Ma allora? Vogliamo parlare di fatti o consumarci in polemiche che ci fanno solo del male?
Io credo che un dibattito politico che trovi unità negli obiettivi e che sappia affrontare con serenità i discorsi sulle strategie è l’unica speranza che abbiamo per fare davvero dei passi avanti nel percorso (lungo e faticoso) verso una Nazione Sarda finalmente indipendente.
La politica è l’arte del compromesso. Il progresso è nel dialogo e nel rispetto degli altri e non ci può essere progresso nella rissa, nel rancore, nell’invidia che divide.

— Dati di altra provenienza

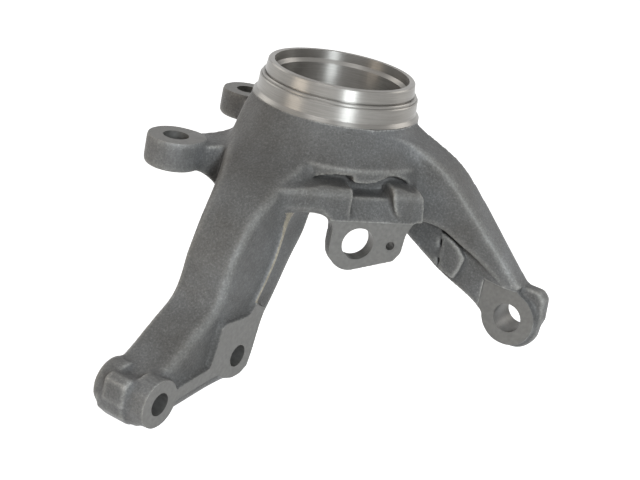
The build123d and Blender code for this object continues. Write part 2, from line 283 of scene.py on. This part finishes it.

Io sono tifoso del Cagliari e vado a fare un tifo indiavolato per la Juve allo stadio dei gobbi. Io sono omofobo e partecipo alle sfilate del Pride su uno dei carri multicolore. Io sono razzista ma mi iscrivo a un coro Gospel. Io sono vegano e a pranzo mi spazzolo un porcetto intero. Io sono indipendentista e governo insieme ai partiti italiani, in una giunta italiana, con una sottomissione paurosa di cui soltanto non i miopi ma i ciechi da cane da accompagnamento non riescono a vedere in maledetto servilismo e l’obbedienza a ogni richiamo italico. Servono altri esempi di incoerenza?
…
A parte il fatto che vorrei davvero vedere dove sono questi straordinari benefici effetti del governo Pigliaru e soci, perché ci danno per morti un po’ tutti, siamo prepotentemente avviati verso l’estinzione, anche quella demografica sì, ma tirare in ballo i catalani… Certo, loro hanno provato in passato a far ragionare gli spagnoli, soltanto che appena hanno capito che non ci sarebbe stata proprio storia con quelli, “Junts pel sì” e al diavolo i castigliani e tutta la loro stirpe. Noi sardi dovremmo ancora capire di che pasta sono fatti i “connazionali”? Beh chiaro, non ci hanno mai dato esempio di essere prevaricatori, di averci sfruttati o usati come pattumiera per i loro rifiuti, solidi o umani, e il cielo non voglia che ci usino pure come pattumiera per i loro rifiuti radioattivi. Magari sbaglio, ma nel caso credo di essere in numerosissima compagnia, però mi sembra che ogni giustificazione della scelta strategica del Pds sia somigliate a una scalata a mani nude su una parete a specchio adeguatamente insaponata. E per carità di Patria – questa, non quella… – non mi si vengano a spacciare cose scadute o avariate per buone tipo faremo questo o quello. Finora, il resoconto è desolatamente in passivo. E se occorre un elenco di cose non fatte, o fatte usi obbedir tacendo, sono a disposizione.